***** Information supplied *****
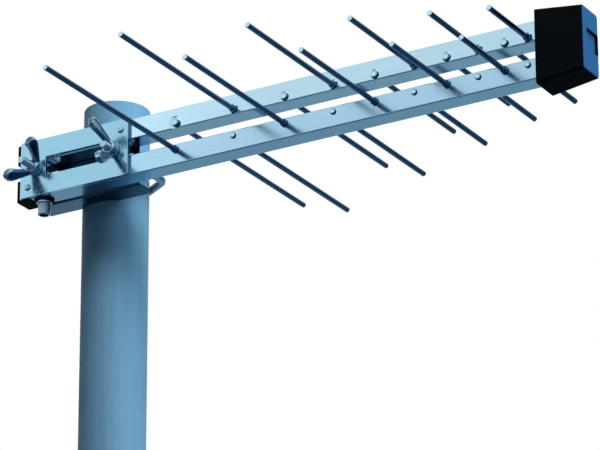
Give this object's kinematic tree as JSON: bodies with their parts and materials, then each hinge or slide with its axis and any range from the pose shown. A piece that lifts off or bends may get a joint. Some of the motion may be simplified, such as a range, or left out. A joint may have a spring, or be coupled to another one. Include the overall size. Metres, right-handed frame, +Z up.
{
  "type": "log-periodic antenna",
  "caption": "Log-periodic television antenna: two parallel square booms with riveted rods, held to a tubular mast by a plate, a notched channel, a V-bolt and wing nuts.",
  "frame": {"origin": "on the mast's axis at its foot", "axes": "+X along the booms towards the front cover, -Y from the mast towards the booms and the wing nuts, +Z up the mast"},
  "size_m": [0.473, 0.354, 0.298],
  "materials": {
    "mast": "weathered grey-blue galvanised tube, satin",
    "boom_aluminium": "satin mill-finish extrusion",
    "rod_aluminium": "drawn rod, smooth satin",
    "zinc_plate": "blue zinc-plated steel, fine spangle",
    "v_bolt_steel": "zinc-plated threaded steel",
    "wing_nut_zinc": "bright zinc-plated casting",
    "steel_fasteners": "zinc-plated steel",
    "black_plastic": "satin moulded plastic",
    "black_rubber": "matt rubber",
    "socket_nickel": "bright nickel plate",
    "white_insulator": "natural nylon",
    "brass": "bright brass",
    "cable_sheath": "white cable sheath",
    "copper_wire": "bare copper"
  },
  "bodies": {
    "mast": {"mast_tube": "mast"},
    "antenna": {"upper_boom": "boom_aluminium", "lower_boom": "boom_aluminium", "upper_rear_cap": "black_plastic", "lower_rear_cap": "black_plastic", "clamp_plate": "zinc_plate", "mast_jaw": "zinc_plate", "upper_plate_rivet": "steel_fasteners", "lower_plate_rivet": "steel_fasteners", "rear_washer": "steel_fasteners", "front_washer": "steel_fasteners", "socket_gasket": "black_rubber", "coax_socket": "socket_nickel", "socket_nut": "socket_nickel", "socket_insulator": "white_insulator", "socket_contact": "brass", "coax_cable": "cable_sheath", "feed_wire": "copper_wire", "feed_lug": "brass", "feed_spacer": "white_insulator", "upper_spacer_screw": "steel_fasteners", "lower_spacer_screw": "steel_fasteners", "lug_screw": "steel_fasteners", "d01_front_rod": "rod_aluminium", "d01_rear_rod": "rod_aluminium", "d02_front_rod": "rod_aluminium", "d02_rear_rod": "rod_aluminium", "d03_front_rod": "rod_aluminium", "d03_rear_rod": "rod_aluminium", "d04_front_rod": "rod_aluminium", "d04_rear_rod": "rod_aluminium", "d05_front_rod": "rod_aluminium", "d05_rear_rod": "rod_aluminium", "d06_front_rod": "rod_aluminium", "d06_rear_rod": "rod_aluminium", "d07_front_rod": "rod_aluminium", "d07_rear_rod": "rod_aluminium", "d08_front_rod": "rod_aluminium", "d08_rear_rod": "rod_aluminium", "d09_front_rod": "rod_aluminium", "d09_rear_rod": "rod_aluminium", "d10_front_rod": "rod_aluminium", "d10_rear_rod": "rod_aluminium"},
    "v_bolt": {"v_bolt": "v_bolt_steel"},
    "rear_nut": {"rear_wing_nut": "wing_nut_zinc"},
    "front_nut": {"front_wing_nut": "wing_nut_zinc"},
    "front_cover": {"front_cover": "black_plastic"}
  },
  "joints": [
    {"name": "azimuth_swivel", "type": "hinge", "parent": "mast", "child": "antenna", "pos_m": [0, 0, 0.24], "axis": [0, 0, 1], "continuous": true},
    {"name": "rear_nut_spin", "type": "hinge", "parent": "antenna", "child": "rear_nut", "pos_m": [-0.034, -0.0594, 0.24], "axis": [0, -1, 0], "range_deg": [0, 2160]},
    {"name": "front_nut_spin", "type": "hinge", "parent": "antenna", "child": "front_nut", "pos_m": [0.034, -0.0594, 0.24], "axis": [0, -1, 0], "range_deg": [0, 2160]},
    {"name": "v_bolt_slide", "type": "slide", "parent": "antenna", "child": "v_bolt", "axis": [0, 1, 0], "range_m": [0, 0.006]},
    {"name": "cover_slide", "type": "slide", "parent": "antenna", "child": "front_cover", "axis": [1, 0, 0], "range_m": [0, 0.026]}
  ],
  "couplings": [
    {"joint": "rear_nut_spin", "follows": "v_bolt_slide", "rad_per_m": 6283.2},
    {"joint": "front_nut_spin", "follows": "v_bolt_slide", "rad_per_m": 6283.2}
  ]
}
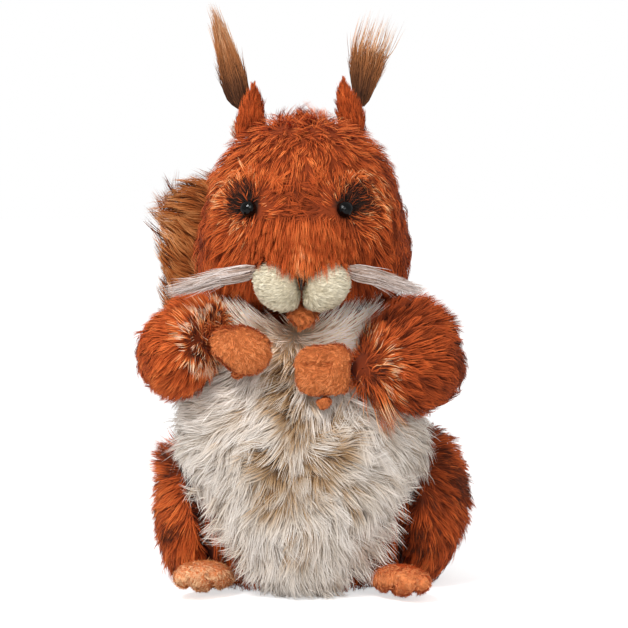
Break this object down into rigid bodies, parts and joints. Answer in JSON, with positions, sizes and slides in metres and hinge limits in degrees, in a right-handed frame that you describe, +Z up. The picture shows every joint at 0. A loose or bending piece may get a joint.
*****
* **Exercise instructions**
Print every line of the records exactly. Omit nothing.

* **Response**
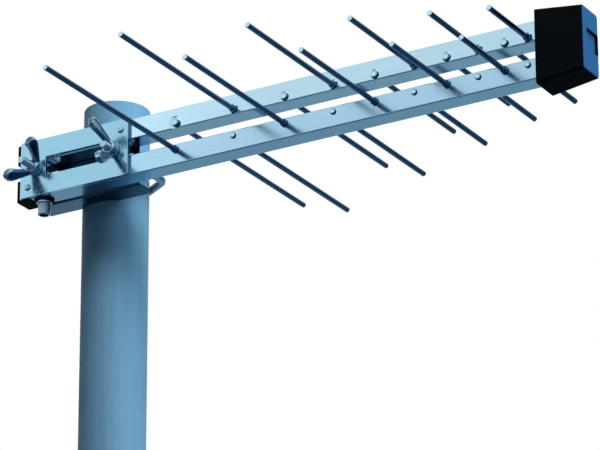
Give this object's kinematic tree as JSON: bodies with their parts and materials, then each hinge or slide with its axis and any range from the pose shown. A piece that lifts off or bends may get a joint. Some of the motion may be simplified, such as a range, or left out. A joint may have a spring, or be coupled to another one. Include the overall size. Metres, right-handed frame, +Z up.
{
  "type": "log-periodic antenna",
  "caption": "Log-periodic television antenna: two parallel square booms with riveted rods, held to a tubular mast by a plate, a notched channel, a V-bolt and wing nuts.",
  "frame": {"origin": "on the mast's axis at its foot", "axes": "+X along the booms towards the front cover, -Y from the mast towards the booms and the wing nuts, +Z up the mast"},
  "size_m": [0.473, 0.354, 0.298],
  "materials": {
    "mast": "weathered grey-blue galvanised tube, satin",
    "boom_aluminium": "satin mill-finish extrusion",
    "rod_aluminium": "drawn rod, smooth satin",
    "zinc_plate": "blue zinc-plated steel, fine spangle",
    "v_bolt_steel": "zinc-plated threaded steel",
    "wing_nut_zinc": "bright zinc-plated casting",
    "steel_fasteners": "zinc-plated steel",
    "black_plastic": "satin moulded plastic",
    "black_rubber": "matt rubber",
    "socket_nickel": "bright nickel plate",
    "white_insulator": "natural nylon",
    "brass": "bright brass",
    "cable_sheath": "white cable sheath",
    "copper_wire": "bare copper"
  },
  "bodies": {
    "mast": {"mast_tube": "mast"},
    "antenna": {"upper_boom": "boom_aluminium", "lower_boom": "boom_aluminium", "upper_rear_cap": "black_plastic", "lower_rear_cap": "black_plastic", "clamp_plate": "zinc_plate", "mast_jaw": "zinc_plate", "upper_plate_rivet": "steel_fasteners", "lower_plate_rivet": "steel_fasteners", "rear_washer": "steel_fasteners", "front_washer": "steel_fasteners", "socket_gasket": "black_rubber", "coax_socket": "socket_nickel", "socket_nut": "socket_nickel", "socket_insulator": "white_insulator", "socket_contact": "brass", "coax_cable": "cable_sheath", "feed_wire": "copper_wire", "feed_lug": "brass", "feed_spacer": "white_insulator", "upper_spacer_screw": "steel_fasteners", "lower_spacer_screw": "steel_fasteners", "lug_screw": "steel_fasteners", "d01_front_rod": "rod_aluminium", "d01_rear_rod": "rod_aluminium", "d02_front_rod": "rod_aluminium", "d02_rear_rod": "rod_aluminium", "d03_front_rod": "rod_aluminium", "d03_rear_rod": "rod_aluminium", "d04_front_rod": "rod_aluminium", "d04_rear_rod": "rod_aluminium", "d05_front_rod": "rod_aluminium", "d05_rear_rod": "rod_aluminium", "d06_front_rod": "rod_aluminium", "d06_rear_rod": "rod_aluminium", "d07_front_rod": "rod_aluminium", "d07_rear_rod": "rod_aluminium", "d08_front_rod": "rod_aluminium", "d08_rear_rod": "rod_aluminium", "d09_front_rod": "rod_aluminium", "d09_rear_rod": "rod_aluminium", "d10_front_rod": "rod_aluminium", "d10_rear_rod": "rod_aluminium"},
    "v_bolt": {"v_bolt": "v_bolt_steel"},
    "rear_nut": {"rear_wing_nut": "wing_nut_zinc"},
    "front_nut": {"front_wing_nut": "wing_nut_zinc"},
    "front_cover": {"front_cover": "black_plastic"}
  },
  "joints": [
    {"name": "azimuth_swivel", "type": "hinge", "parent": "mast", "child": "antenna", "pos_m": [0, 0, 0.24], "axis": [0, 0, 1], "continuous": true},
    {"name": "rear_nut_spin", "type": "hinge", "parent": "antenna", "child": "rear_nut", "pos_m": [-0.034, -0.0594, 0.24], "axis": [0, -1, 0], "range_deg": [0, 2160]},
    {"name": "front_nut_spin", "type": "hinge", "parent": "antenna", "child": "front_nut", "pos_m": [0.034, -0.0594, 0.24], "axis": [0, -1, 0], "range_deg": [0, 2160]},
    {"name": "v_bolt_slide", "type": "slide", "parent": "antenna", "child": "v_bolt", "axis": [0, 1, 0], "range_m": [0, 0.006]},
    {"name": "cover_slide", "type": "slide", "parent": "antenna", "child": "front_cover", "axis": [1, 0, 0], "range_m": [0, 0.026]}
  ],
  "couplings": [
    {"joint": "rear_nut_spin", "follows": "v_bolt_slide", "rad_per_m": 6283.2},
    {"joint": "front_nut_spin", "follows": "v_bolt_slide", "rad_per_m": 6283.2}
  ]
}
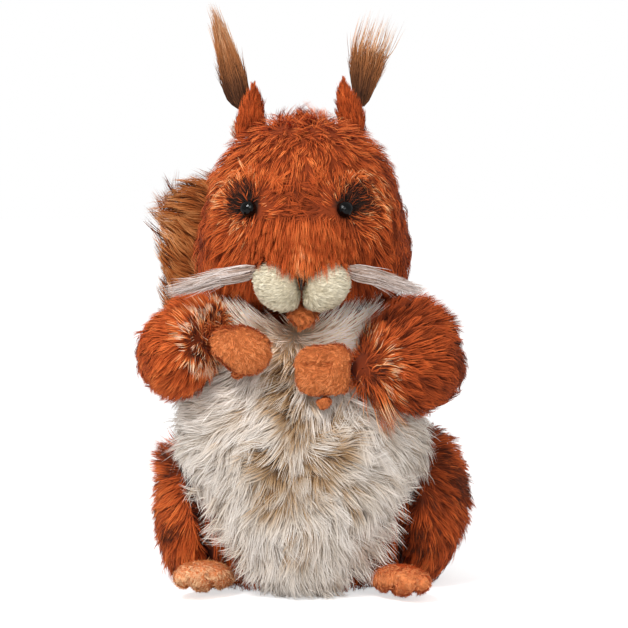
Break this object down into rigid bodies, parts and joints. Answer in JSON, with positions, sizes and slides in metres and hinge limits in degrees, in a right-handed frame that you describe, +Z up. The picture shows every joint at 0. A loose or bending piece may get a joint.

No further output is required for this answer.